Oggi pubblico la prima segnalazione di un autore edito dalla casa editrice napoletana, La Bottega delle parole, che è un ramo dell’omonima associazione, che possiede anche una libreria a San Giorgio a Cremano. Un realtà locale ben radicata. Ho iniziato da poco una collaborazione con il loro ufficio stampa e di seguito trovate l’intervista ad Alfredo Carosella, architetto e scrittore di Campobasso, che ha vinto il Concorso Nazionale di Poesia e Narrativa “Talenti Vesuviani 2020”, con il romanzo Sulla schiena del cielo e il Premio Unico Miglior Autore di Narrativa al Concorso “Caffè delle Arti” di Roma nel 2018, con il racconto Amore sospeso inserito nell’antologia “Napoletani per sempre”.
Benvenuto, Alfredo. Prima di parlare del romanzo, puoi raccontarci un po’ di te e di come è nata la tua esperienza con la scrittura?
Apparentemente tutto è iniziato nel 2011, quando ho sentito l’esigenza di raccontare la storia dell’adozione internazionale del mio secondo figlio. Con mia moglie ci siamo resi conto di non conoscere affatto il mondo delle adozioni, pur avendone degli esempi tra amici e parenti. Siamo rimasti sorpresi dalle lungaggini burocratiche e dagli ostacoli che abbiamo dovuto superare avendo già una figlia e ho voluto raccontare cosa ci è successo scrivendo il mio primo libro. Ho detto “apparentemente” perché, subito dopo la prima pubblicazione, sono stato contattato da una ragazza che frequentavo quando avevo diciassette anni: mi ha mandato la foto di una lettera nella quale le scrissi “da grande farò lo scrittore”. Lo avevo dimenticato.
Il romanzo di cui parliamo è “A casa, io e te”. Cosa significa il titolo? Raccontaci un po’ della trama e dei personaggi.
La casa è un elemento centrale nella storia che racconto. Mario Russo, il protagonista, ne cambia diverse sin da quando era bambino: c’è la casa dell’infanzia che viene danneggiata dal grande terremoto del 1980; quella dello zio paterno che offre un rifugio temporaneo alla sua famiglia e che però Mario, stranamente, non aveva mai conosciuto prima. Si tratta di una bellissima casa a Posillipo, piena di luce e di libri. Poi ci sono gli alloggi “provvisori” che il Comune ha costruito per i terremotati: prima l’allucinante campo bipiani realizzato con cartone e amianto, poi il “Chiodo”, edificio che non esiste realmente, ma che ho piazzato davanti agli enormi fabbricati realizzati a via Taverna del Ferro a Napoli Est; sono quelli con i murales di Jorit tra i quali spicca il Maradona più grande del mondo. Proprio in queste settimane si è appreso che il Comune demolirà gli alloggi “provvisori” (che sono lì da quasi 40 anni) per riqualificare l’intera area con i fondi del PNRR. Mi fa una certa impressione pensare che il mio libro resterà una piccola testimonianza di ciò che è stato.

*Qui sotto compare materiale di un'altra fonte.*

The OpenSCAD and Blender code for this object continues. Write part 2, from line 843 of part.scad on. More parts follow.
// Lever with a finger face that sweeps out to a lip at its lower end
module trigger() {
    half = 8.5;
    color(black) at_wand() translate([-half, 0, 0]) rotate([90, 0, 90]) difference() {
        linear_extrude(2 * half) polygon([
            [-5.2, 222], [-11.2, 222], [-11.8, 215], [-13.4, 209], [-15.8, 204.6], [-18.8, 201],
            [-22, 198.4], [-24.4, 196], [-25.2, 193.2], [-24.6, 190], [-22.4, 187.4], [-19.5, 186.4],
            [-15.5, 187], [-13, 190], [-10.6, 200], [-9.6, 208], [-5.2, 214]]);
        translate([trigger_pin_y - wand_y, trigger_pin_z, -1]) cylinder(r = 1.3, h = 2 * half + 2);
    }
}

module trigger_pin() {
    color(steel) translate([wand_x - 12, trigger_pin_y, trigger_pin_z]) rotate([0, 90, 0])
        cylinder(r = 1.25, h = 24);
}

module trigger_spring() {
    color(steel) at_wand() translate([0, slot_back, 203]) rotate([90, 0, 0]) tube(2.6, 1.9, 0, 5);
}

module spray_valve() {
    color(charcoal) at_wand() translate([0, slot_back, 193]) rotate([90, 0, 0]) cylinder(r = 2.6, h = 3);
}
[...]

Il romanzo si svolge tutto in una notte: Mario Russo è un uomo di mezza età che vive in un alloggio popolare insieme al figlio affetto dalla sindrome dello spettro autistico, in una sorta di famiglia allargata composta da Bianca, che lavora in un night club, e Luigi che lavora in una scuola del quartiere. Si tratta di diverse solitudini che si incontrano, si sostengono e – a loro modo – si amano.
Ci sono riferimenti biografici nel tuo romanzo? Esperienze personali?
No, nulla di personale, a parte la mia professione di architetto, che mi porta ad avere sempre uno sguardo particolarmente attento sulla città contemporanea. Sono convinto che ciò che costruiamo ci rappresenti nel bene e, troppo spesso, nel male.
Nel tuo libro si parla di valori come l’amicizia, la solidarietà, ma anche condizioni come la solitudine. Si parla di cambiamento. Qual è il messaggio che proponi?
Mario ha una vita difficile sin dall’infanzia; eppure, conserva intatta la speranza in un futuro migliore. Come è possibile? Mario non è solo: prima ci sono i genitori che lo crescono con amore; poi gli zii, in particolare Angela che gli trasferisce la passione per la lettura dei romanzi e la convinzione che leggere possa salvare la vita; infine, i vicini di casa che gli offrono qualcosa di ben più grande di un semplice supporto. Il mio è un sommesso invito a non isolarsi, a fare rete e provare a tutelare il bene comune. È anche un invito a posare il nostro sguardo sugli altri: magari lì fuori c’è qualcuno che aspetta il nostro aiuto.